• _INSTRUCTION_: List each line of the data that holds the string "hidden", please.

• _LISTED RECORDS_:
↓↓↓
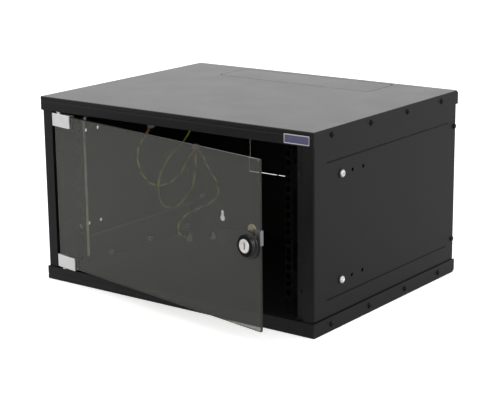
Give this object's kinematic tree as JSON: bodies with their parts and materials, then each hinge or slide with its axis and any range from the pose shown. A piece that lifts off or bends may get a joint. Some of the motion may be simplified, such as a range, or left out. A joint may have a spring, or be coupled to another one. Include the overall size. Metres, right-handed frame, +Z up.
{
  "type": "wall mount network cabinet",
  "caption": "Wall-hung 19-inch rack cabinet with folded steel panels, two rack rails, a smoked glass door on pivot clips and a cam lock.",
  "frame": {"origin": "centre of the underside of the bottom tray", "axes": "+Z up; the glass door faces -Y; the wall is on +Y; +X is the lock side"},
  "size_m": [0.606, 0.5729, 0.346],
  "materials": {
    "cabinet_paint": "fine-textured charcoal powder coat",
    "smoked_glass": "clear, lightly smoked toughened glass",
    "black_screw": "black oxide",
    "bright_zinc": "bright zinc plate",
    "yellow_zinc": "yellow-passivated zinc plate",
    "satin_nickel": "satin nickel plate",
    "lock_chrome": "polished chrome",
    "black_plastic": "moulded, satin",
    "white_plastic": "moulded, natural",
    "black_rubber": "matt",
    "earth_insulation": "green and yellow striped insulation",
    "terminal_sleeve": "insulated crimp sleeve and tinned eye"
  },
  "bodies": {
    "carcass": {"top_cover": "cabinet_paint", "bottom_tray": "cabinet_paint", "left_side_panel": "cabinet_paint", "right_side_panel": "cabinet_paint", "rear_panel": "cabinet_paint", "left_rack_rail": "cabinet_paint", "right_rack_rail": "cabinet_paint", "top_cover_screws": "black_screw", "bottom_tray_screws": "black_screw", "rear_panel_screws": "black_screw", "clinch_nuts": "bright_zinc", "rail_screws": "bright_zinc", "rail_cup_washers": "black_plastic", "rail_washers": "bright_zinc", "rail_nuts": "bright_zinc", "upper_pivot_bush": "white_plastic", "lower_pivot_bush": "white_plastic", "door_buffers": "black_rubber", "earth_studs": "bright_zinc", "earth_washers": "bright_zinc", "earth_nuts": "yellow_zinc", "side_panel_lead": "earth_insulation", "top_cover_lead": "earth_insulation", "bottom_tray_lead": "earth_insulation", "side_panel_lead_terminals": "terminal_sleeve", "top_cover_lead_terminals": "terminal_sleeve", "bottom_tray_lead_terminals": "terminal_sleeve"},
    "door": {"door_glass": "smoked_glass", "upper_hinge_clip": "satin_nickel", "lower_hinge_clip": "satin_nickel", "hinge_clip_pads": "black_rubber", "hinge_clip_screws": "bright_zinc", "upper_pivot_pin": "satin_nickel", "lower_pivot_pin": "satin_nickel", "lock_body": "black_plastic", "lock_gasket": "black_rubber", "lock_washer": "black_plastic", "lock_nut": "bright_zinc", "lock_edge_bracket": "satin_nickel", "lock_bracket_rivet": "bright_zinc"},
    "lock": {"lock_barrel": "lock_chrome", "lock_cam": "yellow_zinc", "lock_cam_screw": "bright_zinc"}
  },
  "joints": [
    {"name": "door_hinge", "type": "hinge", "parent": "carcass", "child": "door", "pos_m": [-0.2605, -0.23, 0.173], "axis": [0, 0, -1], "range_deg": [-10.4, 119.6]},
    {"name": "lock_turn", "type": "hinge", "parent": "door", "child": "lock", "pos_m": [0.2362, -0.32116, 0.172], "axis": [0.1805, 0.9836, 0], "range_deg": [0, 90]}
  ]
}
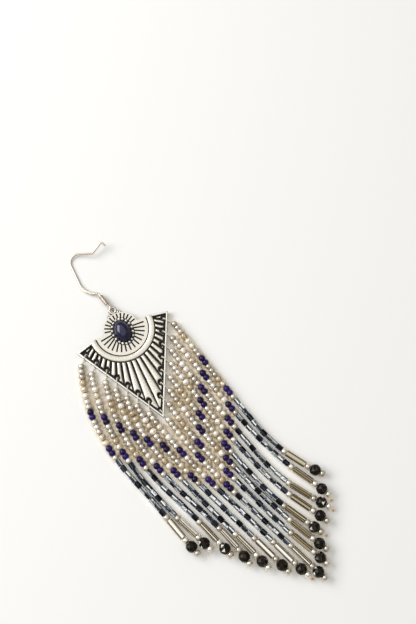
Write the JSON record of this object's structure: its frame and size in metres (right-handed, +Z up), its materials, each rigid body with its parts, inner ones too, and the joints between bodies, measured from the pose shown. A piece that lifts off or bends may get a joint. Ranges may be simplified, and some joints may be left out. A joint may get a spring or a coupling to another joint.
{
  "type": "earring",
  "caption": "Dangling earring: a kite-shaped cast plaque with an oval stone hangs from a hooked ear wire and carries a long fringe of seed, tube, bugle and faceted beads.",
  "frame": {"origin": "middle of the whole earring's box, on the surface it lies on", "axes": "+Y towards the ear hook along the plaque's middle line, +Z up from the surface, +X to the side that the fringe sweeps to"},
  "size_m": [0.057, 0.1242, 0.0042],
  "materials": {
    "antique_silver": "silver-plated casting, worn bright on its raised edges and near black in its recesses",
    "hook_silver": "bright drawn silver wire, partly hammered",
    "lapis": "polished dark blue cabochon",
    "silver_seed_beads": "round glass seed beads with a beige silver coat",
    "crystal_seed_beads": "clear silver-lined glass seed beads",
    "cobalt_seed_beads": "silver-lined cobalt blue glass seed beads",
    "gunmetal_cut_beads": "six-sided cut glass tubes with a dark blue-grey metallic coat",
    "bugle_beads": "champagne silver-lined glass bugle tubes",
    "black_faceted_beads": "fire-polished black glass with a faint bronze sheen",
    "thread": "tan nylon beading thread"
  },
  "bodies": {
    "root": {"ear_hook": "hook_silver", "hook_coil": "hook_silver", "plaque": "antique_silver", "stone": "lapis", "strand_01": "silver_seed_beads", "strand_02": "silver_seed_beads", "strand_03": "silver_seed_beads", "strand_04": "silver_seed_beads", "strand_05": "silver_seed_beads", "strand_06": "silver_seed_beads", "strand_07": "silver_seed_beads", "strand_08": "silver_seed_beads", "strand_09": "silver_seed_beads", "strand_10": "silver_seed_beads", "strand_11": "silver_seed_beads", "strand_12": "silver_seed_beads", "strand_13": "silver_seed_beads", "strand_14": "silver_seed_beads", "strand_15": "silver_seed_beads", "bugle_01": "bugle_beads", "bugle_02": "bugle_beads", "bugle_03": "bugle_beads", "bugle_04": "bugle_beads", "bugle_05": "bugle_beads", "bugle_06": "bugle_beads", "bugle_07": "bugle_beads", "bugle_08": "bugle_beads", "bugle_09": "bugle_beads", "bugle_10": "bugle_beads", "bugle_11": "bugle_beads", "bugle_12": "bugle_beads", "bugle_13": "bugle_beads", "bugle_14": "bugle_beads", "bugle_15": "bugle_beads", "faceted_01": "black_faceted_beads", "faceted_02": "black_faceted_beads", "faceted_03": "black_faceted_beads", "faceted_04": "black_faceted_beads", "faceted_05": "black_faceted_beads", "faceted_06": "black_faceted_beads", "faceted_07": "black_faceted_beads", "faceted_08": "black_faceted_beads", "faceted_09": "black_faceted_beads", "faceted_10": "black_faceted_beads", "faceted_11": "black_faceted_beads", "faceted_12": "black_faceted_beads", "faceted_13": "black_faceted_beads", "faceted_14": "black_faceted_beads", "faceted_15": "black_faceted_beads"}
  },
  "joints": []
}
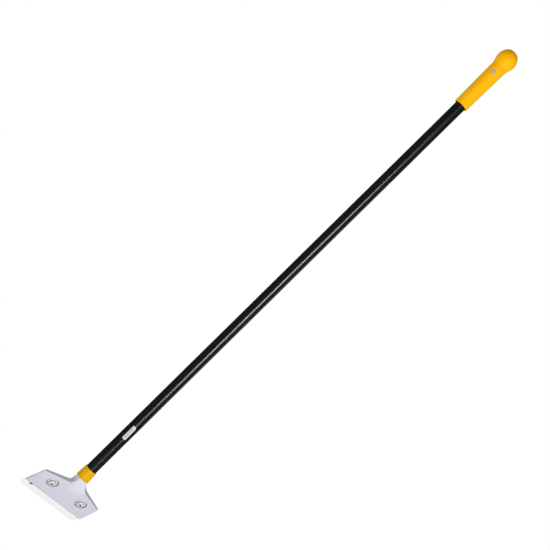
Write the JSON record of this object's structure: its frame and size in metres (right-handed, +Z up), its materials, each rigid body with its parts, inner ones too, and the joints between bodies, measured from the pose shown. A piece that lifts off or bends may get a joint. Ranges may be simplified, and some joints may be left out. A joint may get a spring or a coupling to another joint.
{
  "type": "floor scraper",
  "caption": "Long-handled floor scraper with a tubular handle, a ball-ended grip and an angled cast head that clamps a wide replaceable blade.",
  "frame": {"origin": "on the axis of the handle tube, at the top rim of the lower collar", "axes": "+Z up the handle from the head to the grip; +X along the cutting edge; the flat face of the head looks towards -Y and down"},
  "size_m": [0.15, 0.051, 1.2485],
  "materials": {
    "cast_aluminium": "die-cast, fine blasted, silver lacquer",
    "blade_steel": "ground and polished",
    "black_steel": "black oxide",
    "plated_steel": "bright zinc plated",
    "rivet_metal": "satin",
    "yellow_plastic": "moulded, satin gloss",
    "black_paint": "gloss black paint on steel tube",
    "white_label": "plain film sticker"
  },
  "bodies": {
    "handle": {"head_casting": "cast_aluminium", "lower_collar": "yellow_plastic", "neck_pin": "plated_steel", "handle_tube": "black_paint", "tube_label": "white_label", "grip": "yellow_plastic", "grip_end_cap": "yellow_plastic", "grip_rivet": "rivet_metal", "rivet_mandrel": "plated_steel", "flat_washer_left": "plated_steel", "flat_washer_right": "plated_steel", "spring_washer_left": "plated_steel", "spring_washer_right": "plated_steel"},
    "clamp": {"clamp_plate": "black_steel", "clamp_nut_left": "plated_steel", "clamp_nut_right": "plated_steel"},
    "screw_left": {"clamp_screw_left": "plated_steel"},
    "screw_right": {"clamp_screw_right": "plated_steel"},
    "blade": {"blade": "blade_steel"}
  },
  "joints": [
    {"name": "clamp_drop", "type": "slide", "parent": "handle", "child": "clamp", "axis": [0, 0.8572, 0.515], "range_m": [0, 0.0015]},
    {"name": "screw_left_turn", "type": "hinge", "parent": "handle", "child": "screw_left", "pos_m": [-0.0395, -0.00084, -0.06542], "axis": [0, -0.8572, -0.515], "range_deg": [0, 540]},
    {"name": "screw_right_turn", "type": "hinge", "parent": "handle", "child": "screw_right", "pos_m": [0.0395, -0.00084, -0.06542], "axis": [0, -0.8572, -0.515], "range_deg": [0, 540]},
    {"name": "blade_slide", "type": "slide", "parent": "handle", "child": "blade", "axis": [0, 0.515, -0.8572], "range_m": [0, 0.028]}
  ],
  "couplings": [
    {"joint": "screw_left_turn", "follows": "clamp_drop", "rad_per_m": 6283.2},
    {"joint": "screw_right_turn", "follows": "clamp_drop", "rad_per_m": 6283.2}
  ]
}
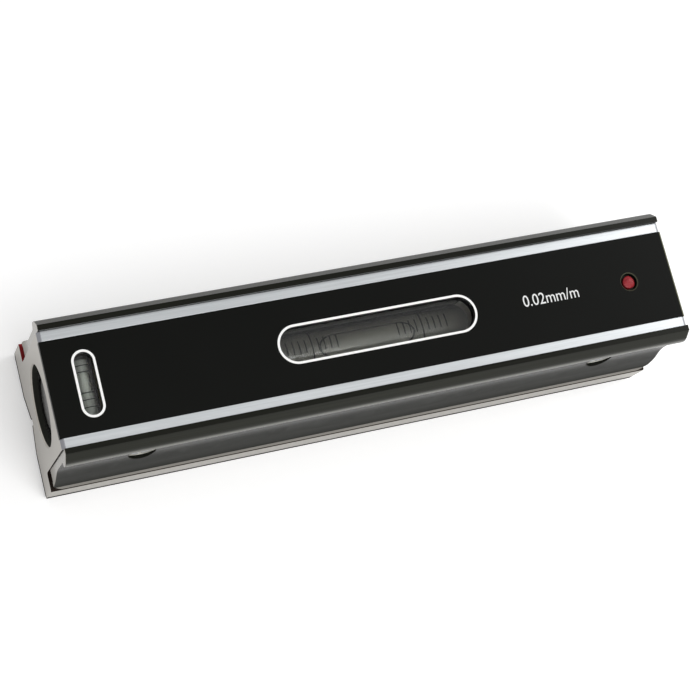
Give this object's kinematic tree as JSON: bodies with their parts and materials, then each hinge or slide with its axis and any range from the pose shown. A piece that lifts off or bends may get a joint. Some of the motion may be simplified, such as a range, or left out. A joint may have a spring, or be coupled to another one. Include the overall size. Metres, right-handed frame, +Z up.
{
  "type": "precision bar level",
  "caption": "Cast-iron bar level with flat and vee base, windowed main vial in a tilting carrier, cross vial and a screw adjuster.",
  "frame": {"origin": "centre of the base, on the plane of its two flats", "axes": "+X along the bar, away from the cross vial; +Y to the back; +Z up"},
  "size_m": [0.2, 0.046, 0.049],
  "materials": {
    "scraped_cast_iron": "ground and scraped",
    "black_enamelled_plate": "satin black enamel",
    "white_rim": "gloss white",
    "clear_pane": "clear",
    "black_anodised_rail": "black anodised, ends and lower edge bare",
    "plated_steel": "zinc plated",
    "black_plug": "gloss black",
    "brass": "milled",
    "vial_glass": "clear",
    "blackened_steel": "black oxide",
    "blackened_tube": "black oxide",
    "plaster": "matte plaster",
    "bubble_vapour": "clear",
    "red_lacquered_screw": "red lacquered head"
  },
  "bodies": {
    "level": {"level_body": "scraped_cast_iron", "top_plate": "black_enamelled_plate", "main_window_bezel": "white_rim", "main_window_pane": "clear_pane", "cross_window_bezel": "white_rim", "cross_window_pane": "clear_pane", "front_grip": "black_anodised_rail", "rear_grip": "black_anodised_rail", "front_grip_screws": "plated_steel", "rear_grip_screws": "plated_steel", "left_end_plug": "black_plug", "right_end_plug": "black_plug", "pivot_pin": "plated_steel", "cross_vial_holder": "brass", "cross_holder_screws": "plated_steel", "cross_vial": "vial_glass", "adjuster_bush": "blackened_steel", "lift_spring": "plated_steel", "side_set_screws": "blackened_steel"},
    "vial_carrier": {"carrier_tube": "blackened_tube", "pivot_block": "plated_steel", "adjuster_block": "plated_steel", "main_vial": "vial_glass", "main_vial_cement": "plaster"},
    "adjuster": {"adjusting_screw": "red_lacquered_screw"},
    "main_bubble_float": {"main_bubble": "bubble_vapour"},
    "cross_bubble_float": {"cross_bubble": "bubble_vapour"}
  },
  "joints": [
    {"name": "adjuster_turn", "type": "hinge", "parent": "level", "child": "adjuster", "pos_m": [0.0847, 0, 0.04], "axis": [0, 0, 1], "range_deg": [-180, 180]},
    {"name": "carrier_tilt", "type": "hinge", "parent": "level", "child": "vial_carrier", "pos_m": [-0.058, 0, 0.028], "axis": [0, -1, 0], "range_deg": [-0.1003, 0.1003]},
    {"name": "main_bubble_run", "type": "slide", "parent": "vial_carrier", "child": "main_bubble_float", "axis": [1, 0, 0], "range_m": [-0.025, 0.025]},
    {"name": "cross_bubble_run", "type": "slide", "parent": "level", "child": "cross_bubble_float", "axis": [0, 1, 0], "range_m": [-0.0065, 0.0035]}
  ],
  "couplings": [
    {"joint": "adjuster_turn", "follows": "carrier_tilt", "ratio": 1793.2}
  ]
}
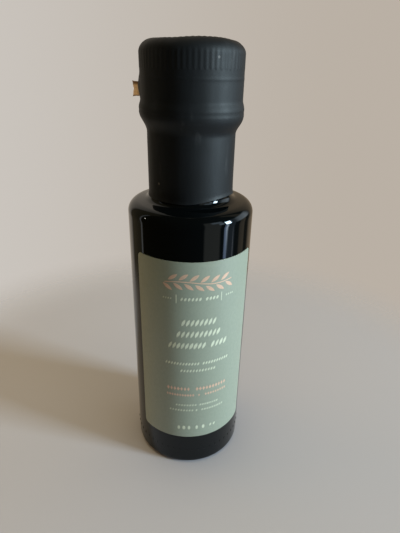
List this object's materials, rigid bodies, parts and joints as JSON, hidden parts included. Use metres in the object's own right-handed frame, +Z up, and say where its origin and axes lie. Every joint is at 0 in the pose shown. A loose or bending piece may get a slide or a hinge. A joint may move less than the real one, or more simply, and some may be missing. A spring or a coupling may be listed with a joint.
{
  "type": "olive oil bottle",
  "caption": "Small round dark glass bottle with a rounded shoulder, a black shrunk film capsule over its screw closure, a gold tear strip end and a plain sage paper label.",
  "frame": {"origin": "middle of the base, on the plane the bottle stands on", "axes": "+Z up along the bottle's axis, with the label centred on -Y and the tear strip's end on the -X side"},
  "size_m": [0.043, 0.0432, 0.1538],
  "materials": {
    "dark_glass": "glossy dark glass, filled, so that it looks nearly black",
    "black_film": "satin shrunk film",
    "gold_strip": "satin gold tape",
    "label_paper": "matt uncoated paper"
  },
  "bodies": {
    "root": {"bottle": "dark_glass", "capsule": "black_film", "tear_tab": "gold_strip", "label": "label_paper"}
  },
  "joints": []
}
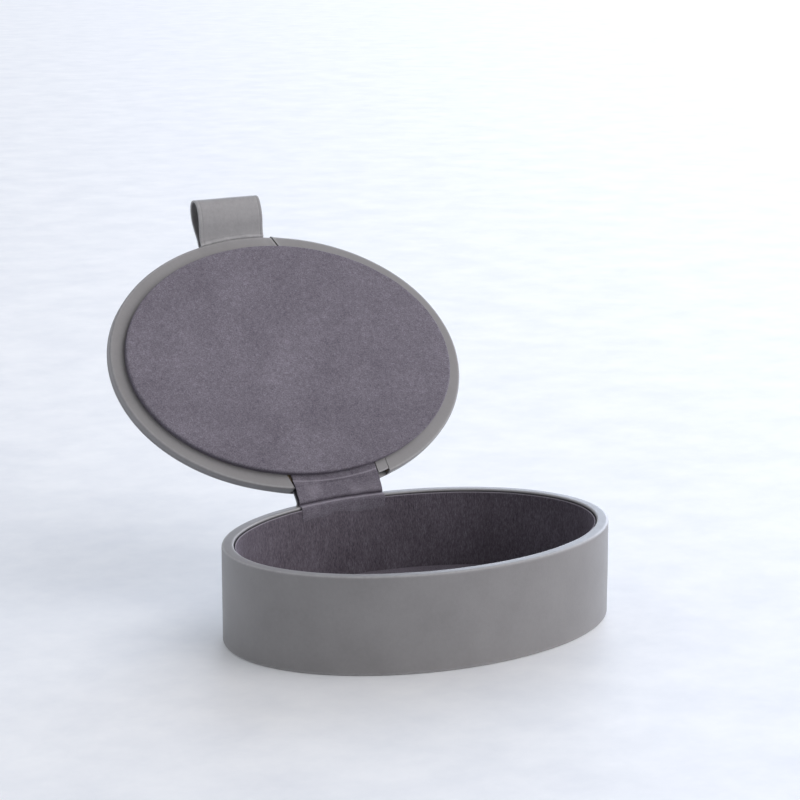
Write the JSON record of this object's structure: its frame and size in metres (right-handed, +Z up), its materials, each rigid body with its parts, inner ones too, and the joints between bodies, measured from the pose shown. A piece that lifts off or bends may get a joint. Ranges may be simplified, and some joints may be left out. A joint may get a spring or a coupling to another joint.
{
  "type": "travel jewelry case",
  "caption": "Oval leather-wrapped jewelry box with suede lining, padded lid on a soft strap hinge and a folded leather pull loop.",
  "frame": {"origin": "centre of the underside, on the surface that the case stands on", "axes": "+Z up, X along the long axis of the oval, +Y towards the hinge at the back; the lid is modelled fully open"},
  "size_m": [0.1606, 0.197, 0.1495],
  "materials": {
    "leather": "smooth grey calf leather, semi-matte",
    "suede": "soft purple-grey suede with a short nap",
    "board": "plain fibreboard, hidden",
    "card": "grey-brown card, hidden",
    "foam": "thin open-cell foam sheet, hidden",
    "base_cloth": "dark grey brushed cloth"
  },
  "bodies": {
    "body": {"base_floor_board": "board", "base_wall_board": "board", "body_leather_wrap": "leather", "bottom_cover": "base_cloth", "wall_filler_card": "card", "wall_lining_suede": "suede", "floor_pad_card": "card", "floor_pad_foam": "foam", "floor_pad_suede": "suede", "hinge_leather_base_flap": "leather", "hinge_leather_web": "leather", "hinge_suede_base_flap": "suede", "hinge_suede_web": "suede"},
    "lid": {"lid_board": "board", "lid_top_leather": "leather", "lid_edge_strip_left": "leather", "lid_edge_strip_right": "leather", "lid_hinge_facing": "leather", "lid_pad_card": "card", "lid_pad_foam": "foam", "lid_pad_suede": "suede", "hinge_leather_lid_flap": "leather", "hinge_suede_lid_flap": "suede", "pull_tab_root": "leather"},
    "pull_tab": {"pull_tab_loop": "leather"}
  },
  "joints": [
    {"name": "lid_hinge", "type": "hinge", "parent": "body", "child": "lid", "pos_m": [0, 0.0586, 0.0403], "axis": [1, 0, 0], "range_deg": [0, 129], "deforming": ["hinge_leather_web", "hinge_suede_web"]},
    {"name": "pull_tab_flex", "type": "hinge", "parent": "lid", "child": "pull_tab", "pos_m": [0, 0.1317, 0.1315], "axis": [1, 0, 0], "range_deg": [-20, 20], "stiffness_Nm_per_rad": 0.02}
  ]
}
↑↑↑
• _THE SOLUTION_:
List this object's materials, rigid bodies, parts and joints as JSON, hidden parts included. Use metres in the object's own right-handed frame, +Z up, and say where its origin and axes lie. Every joint is at 0 in the pose shown. A loose or bending piece may get a slide or a hinge. A joint may move less than the real one, or more simply, and some may be missing. A spring or a coupling may be listed with a joint.
    "board": "plain fibreboard, hidden",
    "card": "grey-brown card, hidden",
    "foam": "thin open-cell foam sheet, hidden",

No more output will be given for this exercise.